Task goal =>
Gather every line below where "from" appears.

Data provided =>

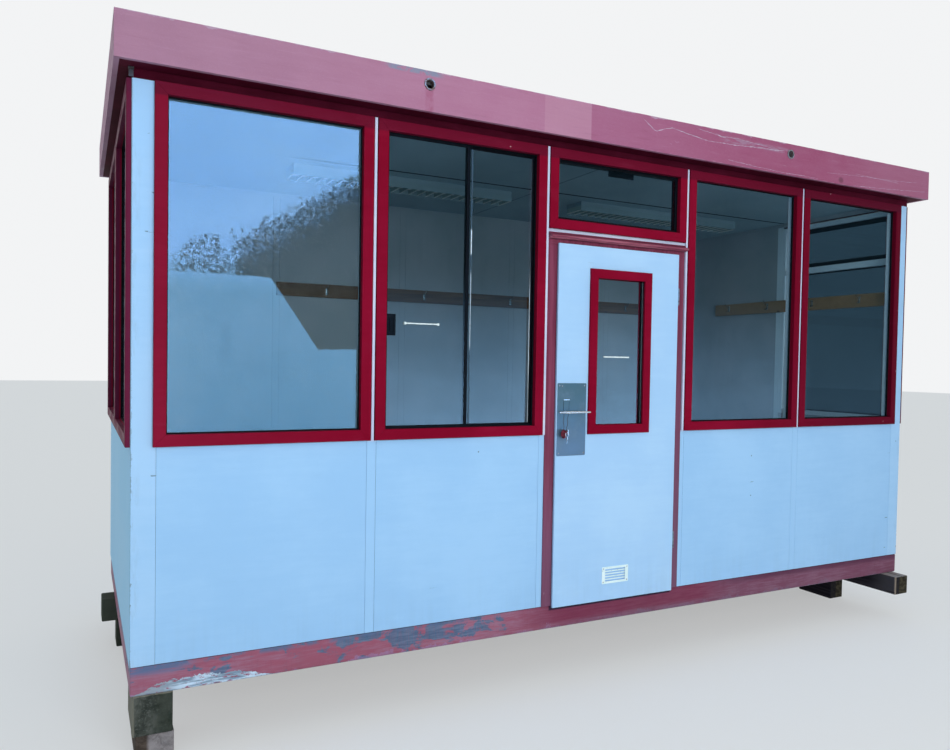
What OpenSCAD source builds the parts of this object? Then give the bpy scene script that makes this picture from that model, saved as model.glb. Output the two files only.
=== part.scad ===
// Portable site cabin on timber blocks. Millimetres, +Z up, door side facing -Y.
// The origin lies on the ground under the middle of the roof.

/* [Plan] */
// Distance between the post lines of the window bays
bay_w = 1000; // [900:10:1200]
// Distance between the post lines of the end walls
end_bay_w = 1000; // [950:10:1200]
// Distance from the outer corner to the first post line
corner_line = 100; // [96:1:120]
// Thickness of every wall
wall_t = 60; // [50:1:75]
// Width of a post between two bays
post_w = 48; // [40:1:60]
// Width of the corner post that shows beside the first window trim
corner_show = 90; // [80:1:110]
// Radius of a corner post's outer edge
corner_r = 6; // [3:1:10]
// Open joint between neighbouring wall parts
joint = 0.8; // [0.4:0.1:0.9]
// Open joint between two mitred bars
mitre_joint = 0.4; // [0.2:0.1:0.8]

/* [Heights] */
// Height of the timber stacks from the ground to the base rail
support_h = 300; // [280:5:360]
// Height of the base rail
rail_h = 134; // [120:1:160]
// Height of the walls from the floor to the head beam
wall_h = 2556; // [2500:1:2700]
// Height of the window trims' lower edge above the floor
sill_h = 966; // [850:1:1100]
// Height from the door leaf's upper edge to the transom trim's lower edge
transom_gap = 79; // [70:1:120]
// Height of the head beam on top of the walls
head_h = 50; // [40:1:80]

/* [Base and floor] */
// Width of the base rail's flanges
rail_flange = 60; // [50:1:80]
// Steel thickness of the base rail
rail_t = 4; // [3:0.5:6]
// Outer bend radius of the base rail
rail_r = 10; // [6:1:14]
// How far the base rail's face lies behind the wall's face
rail_inset = 4; // [1:1:8]
// Thickness of the floor deck
deck_t = 22; // [18:1:28]
// Width of a floor joist
joist_w = 50; // [40:1:70]
// Number of floor joists
joist_count = 10; // [8:1:12]

/* [Windows] */
// Width of the trim around a window
trim_w = 54; // [45:1:60]
// How far a trim stands out of the wall
trim_proud = 22; // [10:1:25]
// How far a trim laps over the post beside it
trim_lap = 14; // [10:1:18]
// Width of the cover strip between two trims
strip_w = 14; // [6:1:16]
// How far a cover strip stands out of the wall
strip_proud = 14; // [4:1:18]
// Thickness of the trim's lip that runs back to the gasket
lip_t = 7; // [5:1:9]
// Depth of the trim's lip behind the wall's face
lip_depth = 8; // [6:1:12]
// Radius of the trim's outer edge
trim_r = 5; // [3:1:8]
// Distance from the corner to the end windows' trim
end_trim_edge = 8; // [6:1:20]
// Width of the wooden frame around a pane
lining_w = 36; // [34:1:44]
// Depth of the rebate that holds the pane
rebate = 12; // [10:1:16]
// Thickness of a pane
pane_t = 6; // [4:1:10]
// Thickness of the gasket in front of a pane
gasket_t = 12; // [8:1:14]
// Width of the gasket that shows inside the trim
gasket_show = 10; // [5:1:10]
// Width of the sliding window's outer frame that shows inside the trim
slide_show = 11; // [8:1:16]
// Thickness of a sliding sash
sash_t = 14; // [12:1:16]
// Width of a sliding sash's bars
sash_w = 17; // [15:1:24]
// Overlap of the two sliding sashes in the middle
sash_overlap = 17; // [12:1:20]
// Distance of the sashes' meeting line to the right of the bay's middle
meeting_shift = 23; // [-80:1:80]
// Running clearance of a sliding sash in its track
track_gap = 0.5; // [0.3:0.1:0.8]
// Thickness of the panes held in metal sashes
sash_pane_t = 5; // [4:1:8]
// Depth of a metal sash that opens as a flap
flap_t = 40; // [32:1:44]
// Width of the transom flap's bars that shows inside the trim
flap_show = 20; // [12:1:24]
// Width of the end window flap's bars that shows inside the frame
end_flap_show = 36; // [25:1:45]
// Length of the hopper's catch plate
catch_len = 180; // [100:1:200]
// Height of the hopper's catch plate
catch_h = 42; // [36:1:50]
// How far the hopper's catch plate hangs below the flap's upper bar
catch_drop = 27; // [10:1:30]
// Distance of the hopper's catch to the right of the bay's middle
catch_shift = 40; // [-60:1:60]
// How far the hopper's catch stands into the room
catch_out = 16; // [10:1:25]
// Height of the end window's lower pane above the sill line
end_rail_h = 1126; // [1000:1:1250]
// Height of the rail between the end window's panes
end_rail_t = 47; // [40:1:60]

/* [Door] */
// Width of the door leaf's face
leaf_w = 860; // [800:1:880]
// Height of the leaf's upper edge above the floor
leaf_h = 2033; // [1950:1:2040]
// How far the leaf's face hangs below the floor level
leaf_drop = 8; // [4:1:12]
// Thickness of the leaf's face board
face_t = 15; // [12:1:18]
// Thickness of the leaf's core behind the face board
core_t = 30; // [25:1:36]
// Width of a door jamb
jamb_w = 53; // [45:1:70]
// Width of the face board that laps over the door frame
face_lap = 15; // [12:1:20]
// Gap around the leaf's core
door_gap = 8; // [6:1:10]
// Gap between the face board and the door casing
face_gap = 5; // [5:0.5:8]
// Thickness of the door casing on the wall's face
casing_t = 6; // [4:1:10]
// Height of the door head's casing above the leaf's core opening
head_casing_h = 30; // [24:1:30]
// Width of the stops behind the leaf
stop_w = 14; // [10:1:20]
// Thickness of the threshold plate
threshold_t = 3; // [2:0.5:5]
// Height of the drip bar over the door
drip_h = 36; // [28:1:44]
// How far the drip bar stands out of the wall
drip_proud = 46; // [36:1:60]
// Height of the door window's lower trim edge above the floor
door_win_z = 965; // [700:1:1000]
// Distance from the door window's trim to the leaf's upper edge
door_win_top = 127; // [100:1:300]
// Distance from the door window's trim to the leaf's hinged edge
door_win_side = 210.5; // [100:0.5:240]
// Distance from the door window's trim to the lock plate
plate_gap = 12.5; // [8:0.5:40]
// Width of the door window's trim
door_trim_w = 52; // [40:1:55]
// How far the door window's trim stands off the leaf
door_trim_proud = 15; // [8:1:18]

/* [Door fittings] */
// Radius of a hinge knuckle
knuckle_r = 7; // [6:0.5:8]
// Height of a hinge
hinge_h = 100; // [80:1:120]
// Radius of a hinge pin
pin_r = 4; // [3:0.5:5]
// Running clearance around pins and spindles
run_gap = 0.3; // [0.2:0.1:0.5]
// Distance from the leaf's edge to the hinge pin
hinge_out = 8; // [7.5:0.5:9]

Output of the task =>
What OpenSCAD source builds the parts of this object? Then give the bpy scene script that makes this picture from that model, saved as model.glb. Output the two files only.
// Distance from the outer corner to the first post line
// Height of the timber stacks from the ground to the base rail
// Height of the walls from the floor to the head beam
// Height from the door leaf's upper edge to the transom trim's lower edge
// Distance from the corner to the end windows' trim
// Distance from the door window's trim to the leaf's upper edge
// Distance from the door window's trim to the leaf's hinged edge
// Distance from the door window's trim to the lock plate
// Distance from the leaf's edge to the hinge pin